À medida que as informações vão pingando, se fica sabendo de um acordo prévio entre a Nestlé e o Cade, para não tomar nenhuma medida que pudesse transformar a compra em ato irreversível. Também se fica sabendo do interesse de outras gigantes do setor em adquirir a empresa e preservar a competição. Finalmente, se fica sabendo que a Nestlé, por precaução, nem sequer pagou integralmente o preço acertado com os antigos controladores da Garoto. Portanto o veto à compra era uma possibilidade que sempre esteve presente na operação e não coloca em risco a Garoto -a menos que a Nestlé decida liquidá-la.
O direito econômico é uma ciência viva, que deve ser permanentemente analisada à luz das transformações na economia e das experiências passadas.
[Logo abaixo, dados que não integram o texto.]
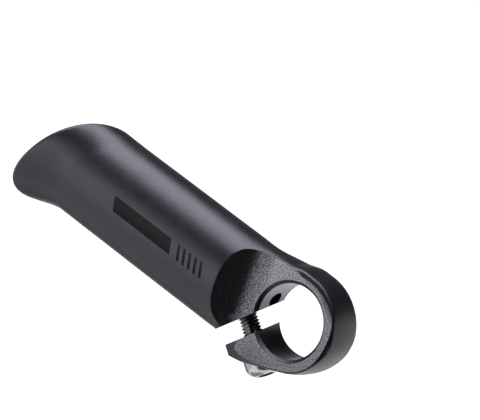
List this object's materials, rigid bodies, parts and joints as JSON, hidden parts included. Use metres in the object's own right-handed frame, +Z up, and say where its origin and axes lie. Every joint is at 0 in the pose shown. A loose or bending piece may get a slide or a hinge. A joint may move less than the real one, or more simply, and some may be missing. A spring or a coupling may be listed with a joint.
{
  "type": "bicycle bar end",
  "caption": "Right-hand bicycle bar end: a forged oval horn with a split clamp ring that grips the end of a handlebar and is closed by a socket screw.",
  "frame": {"origin": "centre of the clamp bore, on its axis and midway between the two machined faces of the clamp", "axes": "+X points outboard along the handlebar, +Y runs along the horn to its tip, +Z is up"},
  "size_m": [0.0274, 0.118, 0.0381],
  "materials": {
    "black_anodised": "bead blasted and anodised matte black; the clamp's inboard face and bore are machined",
    "stainless": "plain stainless socket screw"
  },
  "bodies": {
    "bar_end": {"bar_end_body": "black_anodised"},
    "screw": {"clamp_screw": "stainless"}
  },
  "joints": [
    {"name": "clamp_screw_turn", "type": "hinge", "parent": "bar_end", "child": "screw", "pos_m": [0, 0.01005, -0.01334], "axis": [0, 0.7986, 0.6018], "range_deg": [-630, 270]}
  ]
}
Chamo a atenção para os efeitos de dois episódios de concentração econômica sobre um aspecto mais visível da competição: as verbas publicitárias. Comparem-se os gastos publicitários da Antarctica e da Brahma antes e depois da fusão. Faça-se o mesmo com as verbas destinadas à guerra dos cremes dentais depois que a Kolynos foi absorvida. A queda foi brutal.
O que interessa nos exemplos são as campanhas como reflexo da competição. Só anuncia quem compete. E quem compete tem interesse em reduzir preços, melhorar o atendimento ao consumidor etc. Nos dois casos, a redução da competição no setor foi proporcional à queda das receitas publicitárias.
No caso da venda da Kolynos, a alegação é que o comprador precisava da empresa para garantir exportações e a sua sobrevivência econômica. Chegou-se a uma saída salomônica -não utilizar mais a marca Kolynos-, mas o resultado prático foi a preservação do market share da Kolynos.
O único risco da operação é a Nestlé optar por asfixiar a Garoto. Embora não se vá esperar atitude dessas, por parte de uma empresa com as preocupações sociais da Nestlé, o Cade precisa agir preventivamente.
Mas uma coisa está clara no processo: é hora de o sr. Grandino adotar a única atitude coerente com sua reação ao episódio e com o dano que causou a todos os que defendem agências reguladoras autônomas: pedir demissão.

Bingo!
As revelações da revista "Época" sobre o esquema do bingo e do bicho rasgam de vez a fantasia. Durante todo esse período a luta contra essa praga ficou nas mãos de poucos procuradores, enfrentando toda sorte de pressões e/ou de indiferença. Agora, virou tema central da política brasileira. Ou se aproveita a oportunidade para acabar de vez com essa praga urbana ou soçobram todos.